His paintings focus on a main protagonist, always a woman or girl doing ordinary things such as caring for or playing with children, spending the day outside, going to a traditional Mexican market or playing a musical instrument. Whether work or play, it is something they enjoy. The lower part of the paintings are usually darker in color which leads the eye to the upper section where the woman's face is. Experimenting from the realistic, to abstract and impressionistic, his figures are not anatomically accurate but slightly fantastic. The proportions are realistic but the representation of volume is stylized and the depictions of the details and shadows are geometric. This effect in the face gives the appearance of a mask often lacking eyes. Most of the skin tones are reds, depicting Latin American women but occasionally the skin color is a fantastic blue, green or purple which mimic the landscape behind the main figure. The human figures are often outlined in a color that contrasts with the skin color.

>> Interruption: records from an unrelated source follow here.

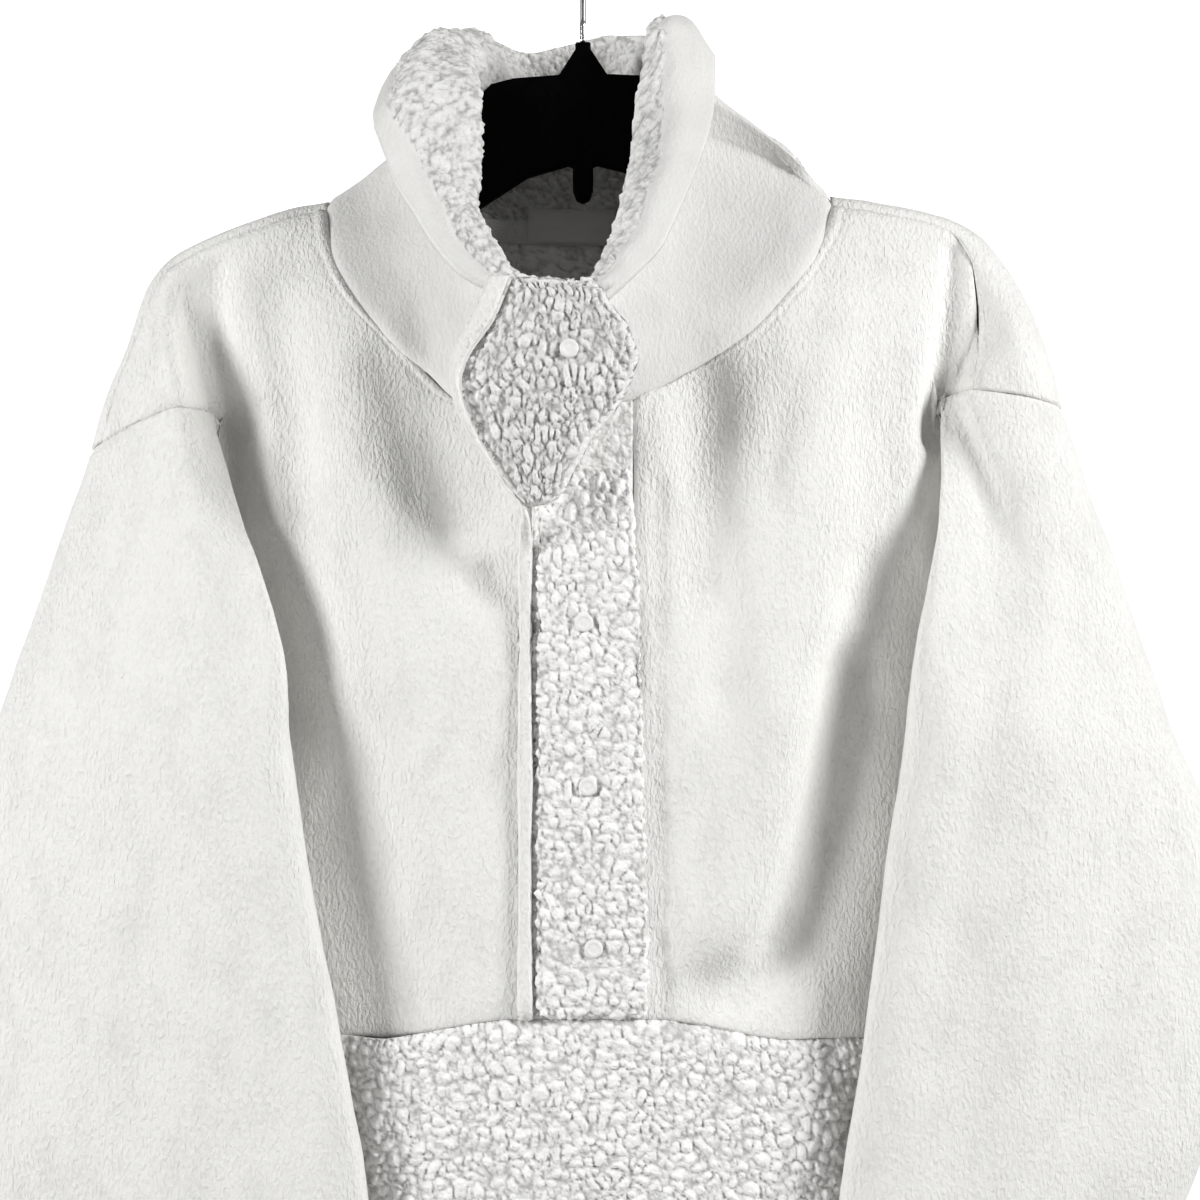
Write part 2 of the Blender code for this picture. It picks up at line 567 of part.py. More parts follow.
BACK, STRIP = {}, {}
back_grids = []
for side in (-1, 1):
    top, bottom, inner, outer, strip = back_edges(side)
    BACK[side] = lifted(patch(top, bottom, inner, outer), side, back_depth, 1)
    BACK[side][len(BACK_DROPS_ARM) - 1:, -1, 1] += SEAM_GAP / 2
    BACK[side][0, len(BACK_NECK_SHARES) - 1:, 1] = 0
    STRIP[side] = lifted(strip, side, front_depth, -1)
    STRIP[side][-1, :, 1] = 0
    back_grids += [flipped(BACK[side], -side), flipped(STRIP[side], -side)]
panel("back_yoke", back_grids, FLEECE, "fleece")


def lower_grid(half_rows, depth, sign, proud, x):
    """A lower panel from side seam to side seam, from the waist seam to the hem."""
    share = np.linspace(0, 1, half_rows)[:, None]
    side = side_line(waist_z(WAIST_SIDE_X) + share * (HEM_Z - waist_z(WAIST_SIDE_X)))
    across = x[None, :] / abs(x[0]) * side
    z = waist_z(across) + share * (HEM_Z - waist_z(across))
    y = sign * (depth(across, z) + proud * ease(0, PROUD_REACH, side - np.abs(across)))
    y[:, [0, -1]] = sign * SEAM_GAP / 2
    return np.stack([across, y, z], axis=-1)


edge_x = FRONT[1][-1, :, 0]
middle_x = np.linspace(-OPENING_HALF, OPENING_HALF, UNDER_COLUMNS)[1:-1]
front_x = np.concatenate([FRONT[-1][-1, ::-1, 0], middle_x, edge_x])
back_x = np.concatenate([BACK[-1][-1, ::-1, 0], BACK[1][-1, 1:, 0]])
panel("back_lower", [lower_grid(LOWER_ROWS, back_depth, 1, SHERPA_PROUD, back_x)[:, ::-1]], SHERPA, "sherpa")


def armhole(side):
    """The armhole's points, from the underarm up the front and down the back, and those just inside."""
    front = slice(UNDERARM_ROW - 1, None, -1)
    back = slice(1, len(BACK_DROPS_ARM) - 1)
    loop = np.vstack([FRONT[side][front, -1], STRIP[side][1:, -1], BACK[side][back, -1]])
    inside = np.vstack([FRONT[side][front, -2], STRIP[side][1:, -2], BACK[side][back, -2]])
    return loop, inside


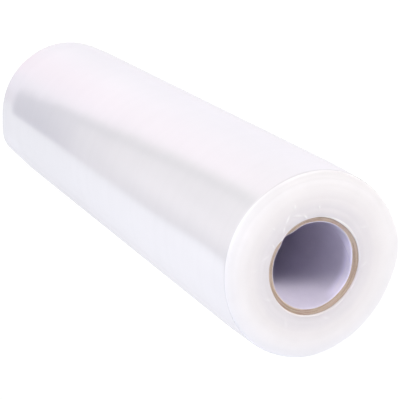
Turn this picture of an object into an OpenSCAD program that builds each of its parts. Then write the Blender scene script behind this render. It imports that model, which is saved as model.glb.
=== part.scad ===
// Roll of clear stretch cling film on a spiral-wound paper core.
// The roll stands on one end: the axis is Z, the origin is the centre of the
// bottom end, and every length is in millimetres.

/* [Film] */
// Width of the film web, which is the overall length of the roll
film_w = 400; // [250:10:600]
// Outside diameter of the wound film
film_od = 111.5; // [90:0.5:180]
// Outer part of each end, as a radius measured inwards from the barrel, over which the wraps draw back
shoulder_r = 15; // [4:0.5:15]
// How far the outermost wraps stand back from the end plane
shoulder_back = 4; // [1:0.5:12]
// Straight steps that make up the curve of one shoulder
shoulder_steps = 14; // [6:1:24]

/* [Core] */
// Bore of the finished core
core_bore = 50.8; // [38:0.1:56]
// Wall of the core, with its inner ply
core_wall = 3.6; // [2:0.1:6]
// Thickness of the white inner ply
liner_t = 0.4; // [0.3:0.1:0.8]
// How far the core ends stand back inside the film
core_recess = 1; // [0:0.5:5]

/* [Hidden] */
$fn = 128;
film_r = film_od / 2;
bore_r = core_bore / 2;
core_r = bore_r + core_wall;
flat_r = film_r - shoulder_r;
core_len = film_w - 2 * core_recess;

// Points of one shoulder, a quarter ellipse from the flat of the end to the barrel:
// each is [radius, distance back from the end plane]
function shoulder(n = shoulder_steps) = [
    for (i = [0:n])
        let (a = 90 * i / n)
        [flat_r + shoulder_r * sin(a), shoulder_back * (1 - cos(a))]
];

// Half section of the wound film, from the core outwards
function film_section() = concat(
    [[core_r, 0]],
    [for (p = shoulder()) [p[0], p[1]]],
    [for (i = [shoulder_steps:-1:0]) [shoulder()[i][0], film_w - shoulder()[i][1]]],
    [[core_r, film_w]]
);

// A plain tube standing on z = 0
module tube(r_out, r_in, h) {
    difference() {
        cylinder(r = r_out, h = h);
        translate([0, 0, -1]) cylinder(r = r_in, h = h + 2);
    }
}

// All the turns of film, wound tight against each other and the core
module film() {
    color([0.94, 0.93, 0.96])
        rotate_extrude() polygon(film_section());
}

// Brown board plies of the core
module core_tube() {
    color([0.72, 0.62, 0.54])
        translate([0, 0, core_recess]) tube(core_r, bore_r + liner_t, core_len);
}

// White paper ply that lines the bore
module core_liner() {
    color([0.80, 0.79, 0.86])
        translate([0, 0, core_recess]) tube(bore_r + liner_t, bore_r, core_len);
}

film();
core_tube();
core_liner();
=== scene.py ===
import bpy
import math
import numpy as np
from mathutils import Matrix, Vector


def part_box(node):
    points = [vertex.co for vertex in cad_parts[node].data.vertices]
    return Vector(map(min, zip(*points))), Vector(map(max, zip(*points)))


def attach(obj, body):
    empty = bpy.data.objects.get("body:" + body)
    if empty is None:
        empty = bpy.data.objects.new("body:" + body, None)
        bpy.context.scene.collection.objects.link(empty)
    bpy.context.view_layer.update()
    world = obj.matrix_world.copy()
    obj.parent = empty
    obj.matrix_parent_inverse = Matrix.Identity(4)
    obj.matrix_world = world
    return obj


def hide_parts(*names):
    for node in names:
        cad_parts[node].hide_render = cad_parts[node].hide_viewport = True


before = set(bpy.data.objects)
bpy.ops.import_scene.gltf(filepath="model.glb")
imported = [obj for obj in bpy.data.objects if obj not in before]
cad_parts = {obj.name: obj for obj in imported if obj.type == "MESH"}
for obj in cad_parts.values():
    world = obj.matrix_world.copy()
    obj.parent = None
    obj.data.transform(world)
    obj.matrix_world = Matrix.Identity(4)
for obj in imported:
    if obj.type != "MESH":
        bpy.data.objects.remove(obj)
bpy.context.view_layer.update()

# ---------------------------------------------------------------- sizes, mm
MM = 0.001
film_lo, film_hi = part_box("film")
tube_lo, tube_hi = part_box("core_tube")
line_lo, line_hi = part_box("core_liner")
L = film_hi.z / MM                       # overall length
R = round(film_hi.x / MM, 2)             # barrel radius
CORE_R = round(tube_hi.x / MM, 2)        # outside of the core
PLY_R = round(line_hi.x / MM, 2)         # between the board and the white inner ply
BORE_R = 25.4
CORE_Z0, CORE_Z1 = tube_lo.z / MM, tube_hi.z / MM
RIM_R = R - 0.95                         # the film's selvages are thin, so the roll is a little slimmer at its ends
FLAT_R = R - 15.0                        # the ends are flat out to here
TAU = 2 * math.pi


# ---------------------------------------------------------------- mesh tools
def smooth(a, b, x):
    t = np.clip((np.asarray(x, float) - a) / (b - a), 0, 1)
    return t * t * (3 - 2 * t)


def turn_gap(phi, centre):
    """Signed angle from centre to phi, between -pi and pi."""
    return (np.asarray(phi) - centre + math.pi) % TAU - math.pi


def hump(phi, degrees, width):
    """A bell round a bearing, both in degrees."""
    return np.exp(-(turn_gap(phi, math.radians(degrees)) / math.radians(width)) ** 2)


def bell(x, centre, width):
    return np.exp(-((np.asarray(x, float) - centre) / width) ** 2)


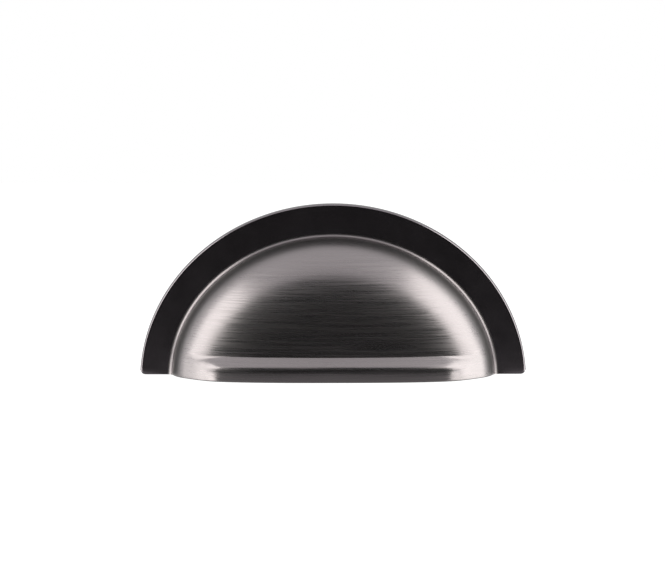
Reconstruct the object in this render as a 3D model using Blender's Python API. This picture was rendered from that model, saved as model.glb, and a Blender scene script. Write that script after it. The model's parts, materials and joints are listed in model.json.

The other objects that surround the main figure are there to express something about the protagonist, and are characteristic of warm and fertile lands. These include flowers (representing nature), chubby babies, tropical fruits, animals (especially cats as he has owned many) and musical instruments. Settings are usually homes, natural scenes and traditional Mexican markets. Windows often appear in the scenery, as he is attracted to the many types of windows in Mexico.